After making such a classic film like the original Highlander, it’s hard to believe that Russell Mulcahy could make such a blunder with the sequel. His follow-up lacks the nuance, depth, and heart that made the first film so wonderful. Instead what we got was a film that added a ridiculous backstory to the immortals that basically turns them into aliens. Not only does this ruin the mystique and wonder of the concept, but it adds a whole new dimension that seems both out of place and utterly silly. The film also turns the Quickening, the power that makes immortals what they are, into a deus ex machina device that allows Connor to do things we never witnessed being done before. It also never answers any of the questions these new uses of the power raises. Questions like: If Connor was able to do things like resurrecting another person from his past why didn’t he do that before?

This film also doesn’t expand or touch upon the concepts that the first movie tackles. In the first film, Connor saw his immortality as a burden he is forced to bear only because if someone like the evil Kurgan won the Prize it would mean a dark day for humanity. This sequel, on the other hand, is a purely empty spectacle that boils down to a good versus evil without anything deeper going on.
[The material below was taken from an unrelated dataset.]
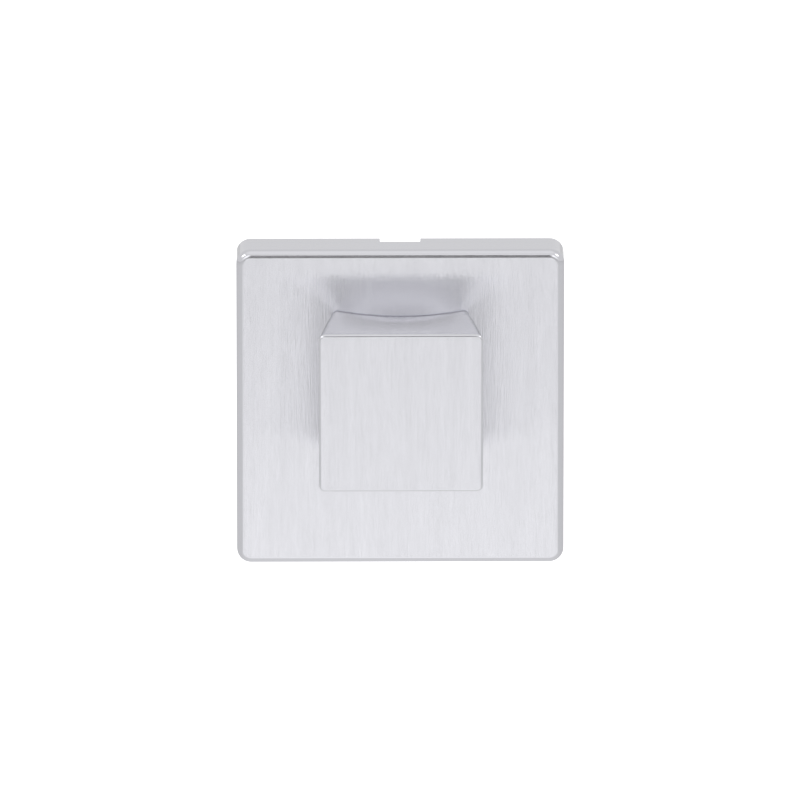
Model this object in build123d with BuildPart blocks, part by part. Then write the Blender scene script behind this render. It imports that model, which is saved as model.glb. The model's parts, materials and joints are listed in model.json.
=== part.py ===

Maybe if they had the main villain, wonderfully played by Michael Ironside, actually have a motivation that made sense it could have helped provide some material that allowed the filmmakers to explore more ideas from the original movie. Instead, he travels to Earth just to kill Mcleod, which was ultimately pointless since Mcleod was happy to be mortal and face death as a normal man. He had physically aged to the point that his time on Earth was pretty limited. However, by his own actions, General Katana actually gives our hero the means to rejuvenate himself and become a threat again. It would have been ironic if it hadn’t come across as being so stupid. The blatant stupidity of Katana’s actions only works to devalue his character.

The other villain in the movie is the C.E.O. of a major corporation and never comes across as anything more than a nuisance. He never feels like a real threat. This is not due to any fault of actor John C. McGinley and do more to the material he’s given to work with. His character was little more than a stereotypical evil corporate leader douchebag that you’ve seen in dozens of other movies already. Both he and Katana lack any kind of element that makes them genuinely seem like someone that can stop our heroes. They barely feel like obstacles much less dangerous and powerful foes.

The film is filled with all kinds of plot holes that make you hang your head in bewilderment. Some of the character interactions make little sense. Things happen between characters mainly because the filmmakers want them to and not because there was a build up to make you believe that that’s where things were heading. The best example of that is the romance between Connor and Virginia Madsen’s Louise. When they first met, he was much older physically and was telling her to basically screw off. Once he’s young again, they’re making out like teenagers parked on Lover’s Lane. Katana starts working with the evil C.E.O. corporation even though there really isn’t much of a reason for him to do so. It’s like the filmmakers wanted things to happen without having any idea of how to explain why it would happen.

That’s not to say that there’s nothing good to be found here. The acting is reasonably decent all, with Michael Ironside just chewing the scenery and just being fun. While it’s ridiculous that a man from another world would start making pop culture references and the jokes that he does, Ironside is just too entertaining for you to mind too much.

There is another thing Highlander 2 gets right that actually places it above not only the sequels but the television series as well. It’s that it doesn’t completely crap all over the ending of the first movie. The ending of Highlander is pretty dang clear: Connor won. There were no more immortals. Highlander 2 is the only time in the franchise where something that followed the first film actually tried to stay true to what had been established. It’s just a shame that the film was such an utter, ridiculous disaster.

Highlander 2 is not, by any stretch of the imagination, a good movie. It was the first of many sequels that would get progressively worse than the film that preceded it, and it was also filled with more silliness than you can shake a stick at. It’s just a jumbled mess of a movie filled with questionable motivations, dumb characters, and plot holes. It doesn’t have enough to put in that “so bad it’s good” category that a lot of people love. It’s just a flashy and empty follow up that did nothing more than begin the process of tarnishing the Highlander brand.

On a side note, if someone refers to the immortals as Highlanders around you, be sure to let them know they’re idiots. Only Connor (and Duncan) were Highlanders. Because they were from the friggin’ highlands of Scotland. Everyone else was just called immortals. I don’t know why that’s so hard for some people to grasp, and I can’t be the only person that finds that obnoxious.